5 - Databases to Support OMOP Analysis

Task: Creation and validation of databases to support OMOP analyses

    a. For certain specific analyses of different outcomes of interest, access to the an entire database will not be necessary. In these instances, OMOP will fund creation of datasets that conform to the common data model from multiple data owners, chosen from among a subset of those characterized above.

    These databases will typically be a subset of the entire data holder source database. Typically, the database will include: a) a stratified random sample of the entire population, b) all individuals exposed to drugs of interest, and c) all individuals with outcomes of interest. This construction obviates the need to work with the entire databases, since most data isn’t needed to support the aims of the particular experiment.

    In other cases, however—such as hypothesis-generating (data mining) experiments—access to the entire database is desirable, and will be pursued by OMOP.

    At the discretion of the data owner, OMOP may either take possession of the datasets and perform analyses itself, OR Data owners can maintain possession of their data, if they agree to timely execution of programs provided by OMOP investigators. These programs will return HIPAA compliant data in a form which protects patient privacy and which conforms to the data privacy policies of the data owners. Data owners can inspect the output to ensure that it contains no other information. If the data holder retains possession and performs analyses, OMOP will fund the data holder’s storage of the data and execution of the required research. Data owners who retain possession must allow on-site audits of the data sets if OMOP requests this.

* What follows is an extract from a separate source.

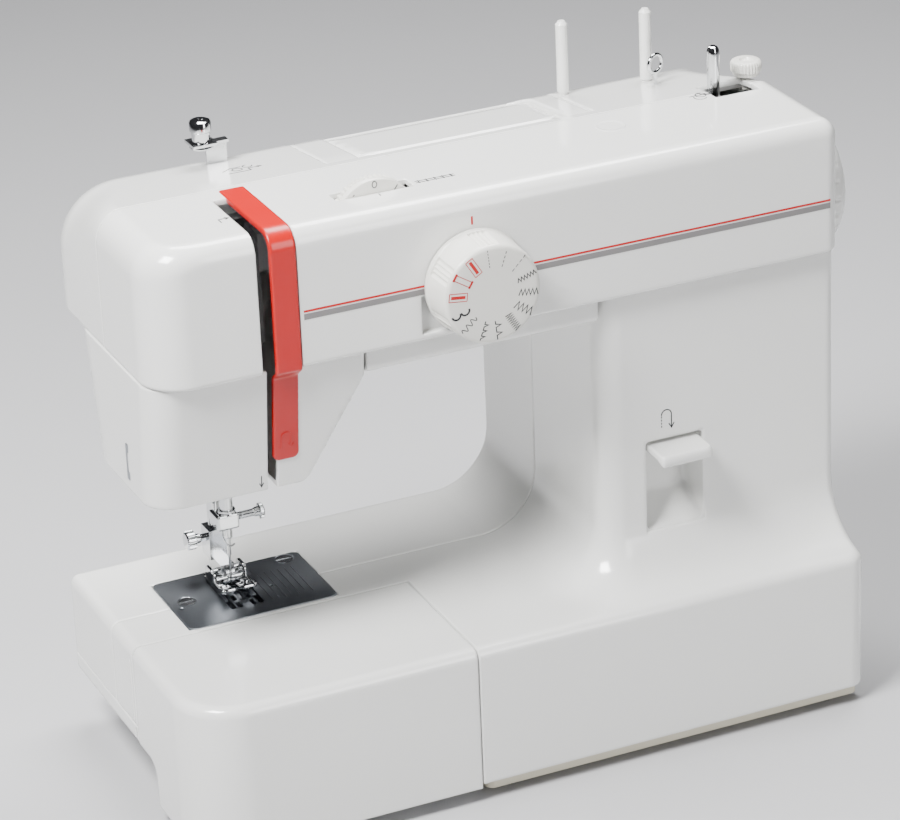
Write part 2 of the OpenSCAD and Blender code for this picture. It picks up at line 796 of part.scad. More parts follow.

    b. Creation of a testing environment
    OMOP will fund creation of a testing environment for investigators and analysts to use when developing data checking and analytic programs to run against the common data model. The testing environment will contain a database consisting of a few thousand records of synthetic data adhering to the common data model that is made available to authorized investigators. The database will not contain any identifiable or linkable information.